Sometimes of the areas ICO covers are more technical, and so sometimes it is possible for them to take a proper stance. The technical guidance on cloud computing and BYOD advice is relatively specific and very good, as is the bracing Direct Marketing guidance. If there’s a problem with these documents, it’s that the audience don’t like the robust messages that they deliver (e.g. you have to have proper contracts with cloud providers, you have to have consent to send emails).
But to go back to Wynn’s demands on Big Data, I think they’re not only unrealistic, they’re also inappropriate. This is the key statement:
“Businesses need practical guidance that explains the steps they need to take to ensure they meet their obligations around transparency in a way that is not overly burdensome and risks stifling innovative new uses of personal data that can ultimately benefit consumers”
Wynn is right that there is a problem. Businesses (and the public sector, let’s not forget) want to analyse personal data that either they or their partners already have in a way that was not intended and which, crucially, they didn’t tell their customers about. There is no legal or contractual obligation that allows this recycling of data, and not a whiff of consent. But the fact that this problem exists does not translate into a requirement that “the ICO’s guidance must provide clarity to businesses on how to stay compliant when seeking to make use of personal data for different purposes than consumers were notified of when the data was originally collected”
I don’t think it should. The Information Commissioner’s Office can do whatever it likes and I am obviously the last person they would listen to. But nevertheless, Wynn’s proposition is bogus. The average corporate privacy policy is already a slice of congealed legalistic bollocks designed to deter all but the most determined Data Protection nerd from reading (hello friends). Too many organisations already try to obscure their data use, even though what they’re doing is relatively straightforward. Look at the Better Together case, and you can see how for some data controllers, ‘we share your data with carefully selected third parties’ means ‘we flog your data to the world and his dog’. (NB, for some reason the presentation doesn’t say it’s Better Together, even though it does say the organisation signed an undertaking for text messages, and BT is the only case where that happened).
I don’t think that the ICO should be facilitating new business model. I suspect Big Data is inherently privacy invasive and needs careful handling, but the ICO should be independent and neutral even if the proposition is benign. Scepticism wouldn’t be inappropriate. The main thrust of any guidance should be to uphold the DPA. Data Protection does not prevent the use of analytics or Big Data techniques, and I’m certain that some businesses and public sector bodies will successfully marry a Big Data approach with DP compliance. But it isn’t the ICO’s job to assist business to make money, any more than it is their job to support government policy or deliberately interpret the DPA to make it easier for political parties to send unwanted marketing (even though there is evidence of them doing all three). I think the ICO clearly set out to support the care.data programme; if they had kept NHS England and HSCIC at arms length and (literally) laid down the law, we probably wouldn’t be in the mess we are today.

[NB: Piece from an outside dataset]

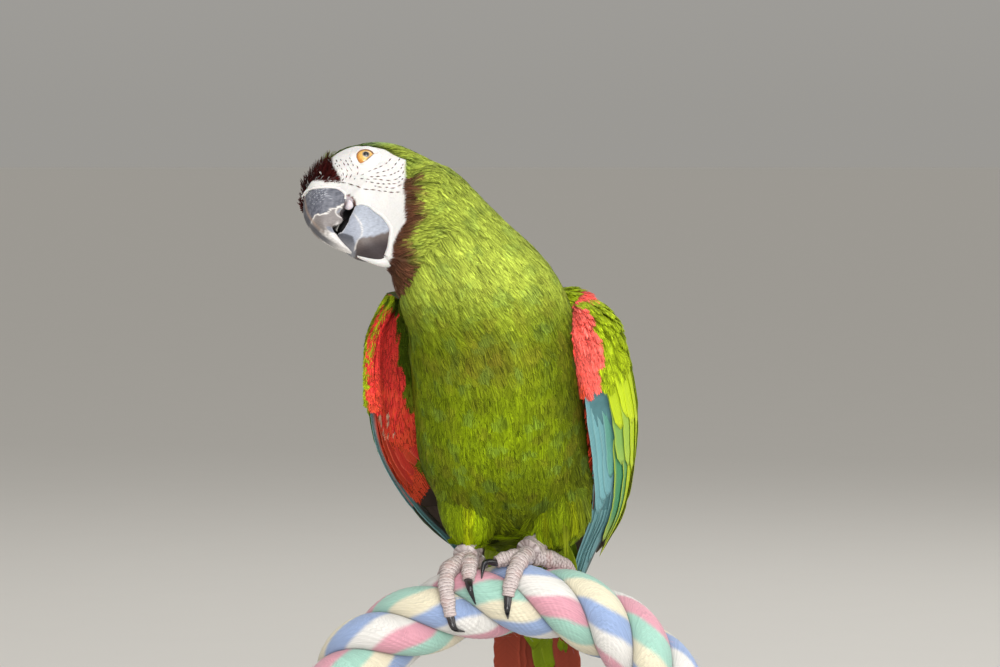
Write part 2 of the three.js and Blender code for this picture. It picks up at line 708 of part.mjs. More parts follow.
function buildBird() {
  const bird = new THREE.Group();
  const add = (name, solid, look) => bird.add(meshOf(name, solid, look));

  const flesh = trunk(0).add(skull());
  const upper = upperBill(0);
  const lower = lowerBill(0).subtract(upperBill(GAP));
  const trunkGrown = trunk(GAP);

  add('torso', below(flesh, TORSO_TOP), LOOK.green);
  add('neck', below(above(flesh, TORSO_TOP), NECK_TOP), LOOK.green);

  let head = above(flesh, NECK_TOP);
  head = head.add(upperBill(0.9, 0, 0.17));
  for (const side of [1, -1]) {
    head = head.add(eyelids(side)).subtract(ball(eyeCentre(side), EYE.radius + GAP));
    head = head.subtract(nostril(side));
  }
  head = head.subtract(upperBill(GAP)).subtract(lowerBill(GAP));
  add('head', head, LOOK.face);
  add('eye_left', ball(eyeCentre(1), EYE.radius), LOOK.eye);
  add('eye_right', ball(eyeCentre(-1), EYE.radius), LOOK.eye);
  add('upper_beak', upper, LOOK.bill);
  add('lower_beak', lower, LOOK.lowerBill);

  const body = union([trunkGrown, thighGrown(THIGH_RIGHT), thighGrown(THIGH_LEFT)]);
  add('wing_left', wing(WING_LEFT, 1, 11, body), LOOK.wingGreen);
  add('wing_right', wing(WING_RIGHT, -1, 23, body), LOOK.wingGreen);

  const rectrices = [];
  for (let pair = 0; pair < 6; pair++) {
    rectrices.push(tailFeather(1, pair), tailFeather(-1, pair));
  }
  add('tail', union([limb(TAIL_ROOT, { rings: 4 }), ...rectrices]).subtract(trunkGrown), LOOK.tail);

  const rope = ropeSolid();
  for (const { side, rows, foot } of LEGS) {
    add(`thigh_${side}`, limb(rows, THIGH_FACETS).subtract(trunkGrown), LOOK.green);
    const toes = foot.toes.map((rows) => {
      const held = rows.map((row) => pressed(row, row[3] - TOE_SINK));
      return limb(held, { rings: 8, sides: 7, ridge: 0.035 });
    });
    const shankRows = foot.shank.map((row, i) => pressed(row, row[3] - TOE_SINK + SHANK_RISE[i]));
    const shank = limb(shankRows, { rings: 3, sides: 10 });
    const claws = foot.claws.map((rows) => claw(rows));
    let grip = union([shank, ...toes]).subtract(rope);
    grip = grip.subtract(thighGrown(rows));
    foot.claws.forEach((rows) => {
      grip = grip.subtract(claw(rows, GAP));
    });
    add(`foot_${side}`, grip.subtract(trunkGrown), LOOK.foot);
    claws.forEach((solid, i) => add(`claw_${side}_${i + 1}`, solid.subtract(rope), LOOK.claw));
  }
  return bird;
}

function thighGrown(rows) {
  return limb(rows, { ...THIGH_FACETS, grow: GAP });
}

// Row of a toe or claw, drawn in towards the rope until it stands off the rope by no more than
// the given height.
function pressed([x, y, z, ...sizes], standoff) {
  const centre = ropeHeight(x);
  const distance = Math.hypot(y, z - centre);
  const scale = Math.min(1, (ROPE_RADIUS + standoff) / distance);
  return [x, y * scale, centre + (z - centre) * scale, ...sizes];
}

function claw(points, grow = 0) {
  const rows = points.map((point, i) => {
    const radius = CLAW_RADII[i];
    return [...pressed(point, CLAW_ARCH[i]), radius, radius * 0.8];
  });
  return limb(rows, { rings: 5, sides: 8, grow });
}

// ---- rope ---------------------------------------------------------------------------------

// Height of the rope's centreline at x.
function ropeHeight(x) {
  for (let i = 0; i < 200; i++) {
    const [here, , height] = along(ROPE_ARCH, i / 200);
    if (here >= x) {
      return height;
    }
  }
  return ROPE_ARCH.at(-1)[2];
}

function archStations() {
  const fine = 240;
  const places = Array.from({ length: fine + 1 }, (_, i) => vector(along(ROPE_ARCH, i / fine)));
  const run = [0];
  for (let i = 1; i <= fine; i++) {
    run.push(run[i - 1] + places[i].distanceTo(places[i - 1]));
  }
  const groove = run[places.findIndex((place) => place.x >= ROPE_GROOVE)];
  const stations = [];
  for (let k = 0; k <= ROPE_STEPS; k++) {
    const wanted = (run[fine] * k) / ROPE_STEPS;
    const i = Math.min(run.findIndex((length) => length >= wanted), fine);
    const t = Math.max(i, 1) / fine;
    const axis = heading(ROPE_ARCH, t);
    stations.push({ at: vector(along(ROPE_ARCH, t)), axis, run: wanted - groove });
  }
  return stations;
}

// Radius of the rope's outline at an angle from the middle of a strand.
function strandRadius(angle) {
  const lobe = Math.cos((angle * 3) / 2);
  return ROPE_VALLEY + (ROPE_RADIUS - ROPE_VALLEY) * Math.abs(lobe) ** 0.8;
}

function ropeSection(station, angles, radius) {
  const across = new THREE.Vector3(0, 1, 0);
  const upright = new THREE.Vector3().crossVectors(station.axis, across);
  const turn = (2 * Math.PI * station.run) / ROPE_LAY;
  return angles.map((angle, j) => station.at.clone()
    .addScaledVector(across, radius(angle, j) * Math.cos(angle + turn))
    .addScaledVector(upright, radius(angle, j) * Math.sin(angle + turn)));
}

// Places across one strand's outside, as shares of its half angle.
const STRAND_LOBE = [-1, -0.7, -0.35, 0, 0.35, 0.7, 1];

// The whole rope with room round it, for cutting what grips it.
function ropeSolid() {
  const third = (2 * Math.PI) / 3;
  const lobe = STRAND_LOBE.slice(0, -1).map((share) => (share * third) / 2);
  const angles = [0, 1, 2].flatMap((index) => lobe.map((angle) => angle + third * index));
  const radius = (angle, j) => strandRadius(lobe[j % lobe.length]) + 1.6 * GAP;
  return loft(archStations().map((station) => ropeSection(station, angles, radius)), () => true);
}

function strand(index) {
  const third = (2 * Math.PI) / 3;
  const middle = third * index;
  const lobe = STRAND_LOBE.map((share) => (share * third) / 2);
  const rings = archStations().map((station) => {
    const angles = lobe.map((angle) => angle + middle);
    const outer = ropeSection(station, angles, (angle) => strandRadius(angle - middle));
    const inner = ropeSection(station, [middle], () => GAP);
    const turned = ropeSection(station, [middle], () => GAP / 2)[0].sub(station.at);
    return [...inner, ...outer.map((point) => point.add(turned))];
  });
  const floor = ROPE_ARCH[0][2] + GAP;
  return loft(rings, (side) => side !== lobe.length).trimByPlane([0, 0, 1], floor);
}

// ---- stand --------------------------------------------------------------------------------

function baseSolid() {
  const { width, depth, height, corner, bevel } = BASE;
  const x = width / 2 - bevel;
  const y = depth / 2 - bevel;
  const shape = new THREE.Shape();
  shape.moveTo(-x + corner, -y);
  shape.lineTo(x - corner, -y);
  shape.absarc(x - corner, -y + corner, corner, -Math.PI / 2, 0);
  shape.lineTo(x, y - corner);
  shape.absarc(x - corner, y - corner, corner, 0, Math.PI / 2);
  shape.lineTo(-x + corner, y);
  shape.absarc(-x + corner, y - corner, corner, Math.PI / 2, Math.PI);
  shape.lineTo(-x, -y + corner);
  shape.absarc(-x + corner, -y + corner, corner, Math.PI, 1.5 * Math.PI);
  const geometry = new THREE.ExtrudeGeometry(shape, {
    depth: height - 2 * bevel,
    bevelThickness: bevel,
    bevelSize: bevel,
    bevelSegments: 1,
    curveSegments: 4,
  });
  geometry.translate(0, 0, bevel);
  return fromGeometry(geometry);
}

function upright(radius, from, to, x) {
  const geometry = new THREE.CylinderGeometry(radius, radius, to - from, 24);
  geometry.rotateX(Math.PI / 2);
  geometry.translate(x, ROPE_TOP.y, (from + to) / 2);
  return fromGeometry(geometry);
}

function buildStand() {
  const stand = new THREE.Group();
  stand.add(meshOf('stand_base', baseSolid(), LOOK.base));
  for (const [side, end] of [['right', ROPE_ARCH[0]], ['left', ROPE_ARCH.at(-1)]]) {
    const ropeEnd = ROPE_TOP.z + end[2];
    const capTop = ropeEnd - GAP;
    const capBottom = capTop - FERRULE.height;
    const cap = upright(FERRULE.radius, capBottom, capTop, end[0]);
    stand.add(meshOf(`stand_cap_${side}`, cap, LOOK.steel));
    const rod = upright(ROD_RADIUS, BASE.height + GAP, capBottom - GAP, end[0]);
    stand.add(meshOf(`stand_rod_${side}`, rod, LOOK.steel));
  }
  return stand;
}

const model = new THREE.Group();
const perched = buildBird();
for (let i = 0; i < 3; i++) {
  perched.add(meshOf(`perch_strand_${i + 1}`, strand(i), LOOK.rope));
}
perched.position.copy(ROPE_TOP);
model.add(perched, buildStand());

export default model;
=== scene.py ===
"""Chestnut-fronted macaw on a short rope perch: skin, feathers, bill, eyes, feet, rope, stand."""

import math
from itertools import product

import bpy
import numpy as np
from bpy.props import FloatProperty, FloatVectorProperty, IntProperty, PointerProperty
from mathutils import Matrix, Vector
from mathutils.bvhtree import BVHTree


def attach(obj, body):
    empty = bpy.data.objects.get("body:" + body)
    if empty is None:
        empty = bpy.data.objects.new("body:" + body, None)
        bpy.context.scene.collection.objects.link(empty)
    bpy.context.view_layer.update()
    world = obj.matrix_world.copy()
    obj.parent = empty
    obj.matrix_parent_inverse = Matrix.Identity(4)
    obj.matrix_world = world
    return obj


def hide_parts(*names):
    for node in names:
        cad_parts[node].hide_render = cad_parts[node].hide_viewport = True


bl_info = {
    "name": "Macaw on a rope perch",
    "version": (1, 0, 0),
    "blender": (4, 5, 0),
    "location": "3D View > Sidebar > Macaw",
    "description": "Builds a life-size macaw, its rope perch and its display stand",
    "category": "Add Mesh",
}

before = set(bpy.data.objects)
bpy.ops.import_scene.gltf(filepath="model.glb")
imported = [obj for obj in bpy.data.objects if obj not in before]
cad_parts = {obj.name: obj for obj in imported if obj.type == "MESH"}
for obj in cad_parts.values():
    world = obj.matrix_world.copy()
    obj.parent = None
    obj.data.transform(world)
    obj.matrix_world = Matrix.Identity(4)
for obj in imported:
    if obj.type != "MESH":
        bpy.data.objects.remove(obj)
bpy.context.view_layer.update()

# ---- shapes, in millimetres from the top of the rope's centreline -----------------------------

ROPE_TOP = np.array([0.0, -22.0, 196.0])  # that point, on the stand

ROPE_RADIUS, ROPE_VALLEY, ROPE_LAY, ROPE_GROOVE = 18.8, 14.2, 86.0, 7.0
ROPE_ARCH = np.array([
    [-102, 0, -94.2], [-102, 0, -80], [-98, 0, -62], [-90, 0, -43], [-77, 0, -26.5],
    [-54.6, 0, -12.8], [-29, 0, -3.1], [-1, 0, 0], [27, 0, -3.6], [51.5, 0, -16.3],
    [70.4, 0, -34.7], [85, 0, -57], [92.5, 0, -78], [92.5, 0, -94.2],
])
FERRULE = (21.5, 16.0)  # radius, height
ROD_RADIUS = 6.0
BASE = (270.0, 160.0, 14.0, 18.0)  # width, depth, height, corner

# centre x, y, z, half width, depth to the front, depth to the back, yaw
TRUNK = np.array([
    [12, 66, 13, 9, 5, 6, 12], [10, 58, 22, 19, 11, 13, 12], [5, 44, 37, 29, 20, 22, 13],
    [0, 25, 57, 38, 31, 32, 14], [-4.5, 8, 80, 44, 40, 38, 15], [-8, -6, 104, 44.5, 42, 40, 15],
    [-11, -17, 129, 44, 41, 40, 16], [-18, -25, 151, 41.5, 38, 38, 20],
    [-30, -31, 169, 36, 34, 35, 28], [-41, -32, 184, 30.5, 30, 34, 38],
    [-53, -28, 197, 27.5, 25, 32, 50], [-61, -26, 205, 19, 17, 23, 60],
])

# Head, in its own frame: f to the bill, l to the bird's left, u to the crown.
HEAD_AT = np.array([-79.9, -22.0, 214.9])
HEAD_TURN, HEAD_DIP, HEAD_ROLL = 72.0, 13.3, 31.6
HEAD_HALF_WIDTH, HEAD_ROUND = 19.0, 0.82
HEAD_CORE = np.array([-3.0, -14.0])
HEAD_PROFILE = np.array([
    [30.5, -4], [28.6, 3.2], [22.2, 9.4], [13.6, 14.2], [2, 17.4], [-12, 17], [-26, 11.5],
    [-36, 0.5], [-40, -16], [-35, -33], [-23, -44], [-10, -48.5], [0, -48.2], [6.5, -45],
    [9.5, -37.5], [10.5, -28], [13, -17.5], [20.5, -11.5], [28, -8.5],
])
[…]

The ICO’s job is to be a referee, not a cheerleader. They shouldn’t support the controller or the subject. They don’t even need to compromise or cut corners because the Data Protection principles are already flexible. They’re principles, remember, not rules. Data Controllers don’t need consent all of the time (admittedly, the private sector needs it more often than not). They don’t need to tell people how their data is used all of the time if they can find an exemption, or if they’re willing to say that doing so is ‘disproportionate’, and stand by that decision if challenged.
There is nothing burdensome for Data Controllers in telling the public clearly and simply what they’re doing. Using information in a fair, relevant and transparent way is simple. I think one of the problems with Big Data is that “innovative new uses of personal data” bleed all too easily into profiling and surveillance. But even if I am wrong, data controllers should not seek and must not be given a green light for anything. The ICO default mode should be amber.